O Tribunal Supremo de Justiça da Bolívia (TSJ) anulou a sentença de dez anos de prisão que a ex-presidente interina Jeanine Áñez cumpria. A decisão, tomada poucos dias depois da derrota eleitoral do Movimiento al Socialismo (MAS), expõe a nova correlação de forças no país: a direita volta a ganhar fôlego, agora com uma aparência de legitimidade eleitoral e respaldo institucional.
Em 2019, Evo Morales foi reeleito democraticamente, mas a oposição, com apoio da Organização dos Estados Americanos (OEA) e do governo norte-americano, deflagrou uma campanha de denúncias de “fraude eleitoral”. Sob pressão da polícia e das Forças Armadas, Evo foi forçado a renunciar e deixar o país, em um dos golpes de Estado mais violentos daquele período.

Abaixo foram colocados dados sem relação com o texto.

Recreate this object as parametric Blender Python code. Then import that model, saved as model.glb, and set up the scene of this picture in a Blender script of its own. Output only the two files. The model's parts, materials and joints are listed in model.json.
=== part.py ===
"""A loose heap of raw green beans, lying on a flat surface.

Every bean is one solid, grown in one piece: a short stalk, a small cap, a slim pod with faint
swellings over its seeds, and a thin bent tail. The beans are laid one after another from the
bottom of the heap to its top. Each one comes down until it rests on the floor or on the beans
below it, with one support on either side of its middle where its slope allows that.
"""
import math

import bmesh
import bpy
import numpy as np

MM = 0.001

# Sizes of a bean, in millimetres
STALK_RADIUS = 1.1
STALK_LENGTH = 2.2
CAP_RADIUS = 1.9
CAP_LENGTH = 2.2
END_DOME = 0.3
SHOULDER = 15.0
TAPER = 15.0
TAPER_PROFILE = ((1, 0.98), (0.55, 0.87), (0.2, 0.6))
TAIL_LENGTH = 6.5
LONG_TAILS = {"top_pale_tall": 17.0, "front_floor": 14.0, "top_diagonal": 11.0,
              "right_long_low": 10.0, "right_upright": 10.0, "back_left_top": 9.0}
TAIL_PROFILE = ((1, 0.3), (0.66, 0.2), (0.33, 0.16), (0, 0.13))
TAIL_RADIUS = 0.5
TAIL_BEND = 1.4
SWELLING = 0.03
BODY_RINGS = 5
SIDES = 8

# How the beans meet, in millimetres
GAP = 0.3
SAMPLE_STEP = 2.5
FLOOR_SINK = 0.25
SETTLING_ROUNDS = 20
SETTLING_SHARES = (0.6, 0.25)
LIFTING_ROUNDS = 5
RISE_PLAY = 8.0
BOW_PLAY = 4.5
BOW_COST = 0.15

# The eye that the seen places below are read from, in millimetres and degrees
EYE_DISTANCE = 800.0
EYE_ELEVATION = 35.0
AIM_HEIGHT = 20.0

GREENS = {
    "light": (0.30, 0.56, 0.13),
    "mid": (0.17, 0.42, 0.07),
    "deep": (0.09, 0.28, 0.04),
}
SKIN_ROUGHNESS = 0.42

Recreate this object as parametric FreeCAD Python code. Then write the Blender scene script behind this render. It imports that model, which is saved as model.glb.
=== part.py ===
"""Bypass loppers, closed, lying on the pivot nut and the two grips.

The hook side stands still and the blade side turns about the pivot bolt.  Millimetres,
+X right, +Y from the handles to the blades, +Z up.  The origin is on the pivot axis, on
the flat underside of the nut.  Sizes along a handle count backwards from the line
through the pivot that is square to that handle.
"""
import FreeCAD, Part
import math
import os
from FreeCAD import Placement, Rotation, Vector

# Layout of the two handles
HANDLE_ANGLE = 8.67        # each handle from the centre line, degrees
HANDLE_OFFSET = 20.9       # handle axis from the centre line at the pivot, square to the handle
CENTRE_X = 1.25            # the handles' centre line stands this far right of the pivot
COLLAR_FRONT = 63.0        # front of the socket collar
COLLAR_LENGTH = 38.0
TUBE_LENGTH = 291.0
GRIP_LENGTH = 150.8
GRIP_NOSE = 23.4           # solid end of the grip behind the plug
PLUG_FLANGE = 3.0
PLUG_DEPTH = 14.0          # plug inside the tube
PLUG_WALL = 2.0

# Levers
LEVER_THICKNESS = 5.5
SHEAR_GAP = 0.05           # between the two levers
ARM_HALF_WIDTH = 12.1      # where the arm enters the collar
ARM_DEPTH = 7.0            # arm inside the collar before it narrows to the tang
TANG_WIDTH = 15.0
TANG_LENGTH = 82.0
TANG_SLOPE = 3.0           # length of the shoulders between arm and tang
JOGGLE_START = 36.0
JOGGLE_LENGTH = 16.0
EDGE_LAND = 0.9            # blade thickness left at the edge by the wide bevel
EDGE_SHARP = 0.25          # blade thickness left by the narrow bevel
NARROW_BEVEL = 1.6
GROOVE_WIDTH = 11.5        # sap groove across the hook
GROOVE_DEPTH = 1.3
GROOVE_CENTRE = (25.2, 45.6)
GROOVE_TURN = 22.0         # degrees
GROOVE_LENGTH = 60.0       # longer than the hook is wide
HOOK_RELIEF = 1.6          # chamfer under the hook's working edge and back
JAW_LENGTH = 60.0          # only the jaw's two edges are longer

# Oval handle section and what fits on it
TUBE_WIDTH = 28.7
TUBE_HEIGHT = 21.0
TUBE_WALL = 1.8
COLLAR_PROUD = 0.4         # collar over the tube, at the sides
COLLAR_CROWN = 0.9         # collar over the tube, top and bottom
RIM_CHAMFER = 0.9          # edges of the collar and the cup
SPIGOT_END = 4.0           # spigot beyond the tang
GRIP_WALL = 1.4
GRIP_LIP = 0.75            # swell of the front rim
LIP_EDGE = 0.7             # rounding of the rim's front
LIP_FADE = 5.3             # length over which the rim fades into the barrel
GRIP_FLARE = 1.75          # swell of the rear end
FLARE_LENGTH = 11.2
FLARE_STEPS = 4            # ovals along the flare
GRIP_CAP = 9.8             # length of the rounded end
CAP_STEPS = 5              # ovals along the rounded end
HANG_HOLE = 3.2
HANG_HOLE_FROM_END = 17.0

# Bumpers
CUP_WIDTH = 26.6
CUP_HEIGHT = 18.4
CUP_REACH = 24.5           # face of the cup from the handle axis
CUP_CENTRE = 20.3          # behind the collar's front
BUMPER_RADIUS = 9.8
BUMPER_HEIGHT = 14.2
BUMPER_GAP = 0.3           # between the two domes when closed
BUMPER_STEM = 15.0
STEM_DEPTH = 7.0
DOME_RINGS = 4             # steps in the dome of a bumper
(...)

Jeanine Áñez — então uma senadora de direita sem qualquer respaldo legal — se autoproclamou presidente. Seu governo foi marcado por repressões sangrentas, como os massacres de Sacaba e Senkata, onde dezenas de Índios que se manifestavam nas ruas foram assassinados.
A vitória de Luis Arce em 2020 foi vista por muitos como a derrota do golpe. No entanto, na realidade, os próprios golpistas entenderam que era preciso “colocar o pé no freio” diante da mobilização popular que ameaçava explodir o país. A convocação das novas eleições foi uma manobra calculada: serviu para conter o avanço das massas e preservar o regime de 2019, agora com uma fachada “democrática”.
Evo Morales foi impedido de concorrer e pressionado a apoiar a candidatura de Arce. Desde então, o governo do MAS continuou sendo alvo de uma pressão contínua da direita, da burguesia e do imperialismo. Essa ofensiva chegou ao ponto de Evo Morales, líder histórico do partido, ser expulso do MAS e, posteriormente, impedido de disputar a presidência. O caso marcou a traição de Arce ao partido e a seu padrinho político.
A derrota eleitoral recente do MAS é o resultado direto dessa ofensiva. Enfraquecido e, isolado pelas concessões feitas à direita, o governo Arce acabou entregando o país novamente às mãos dos mesmos setores que promoveram o golpe. Agora, com a vitória eleitoral da direita, o regime golpista ganha nova roupagem, tendo sido formalmente eleito.
A libertação de Jeanine Áñez é um máximo dessa nova etapa. Ela representa a reabilitação política dos golpistas.
Diante da nova ofensiva da direita, a política defendida por Evo Morales de chamar o voto nulo nas eleições mais recentes revelou-se correta. O voto nulo serviu como denúncia e resistência frente à farsa eleitoral montada para legitimar um regime que nasceu do golpe e continua subordinado aos interesses estrangeiros. Embora a direita tenha vencido numericamente, sua legitimidade é uma farsa.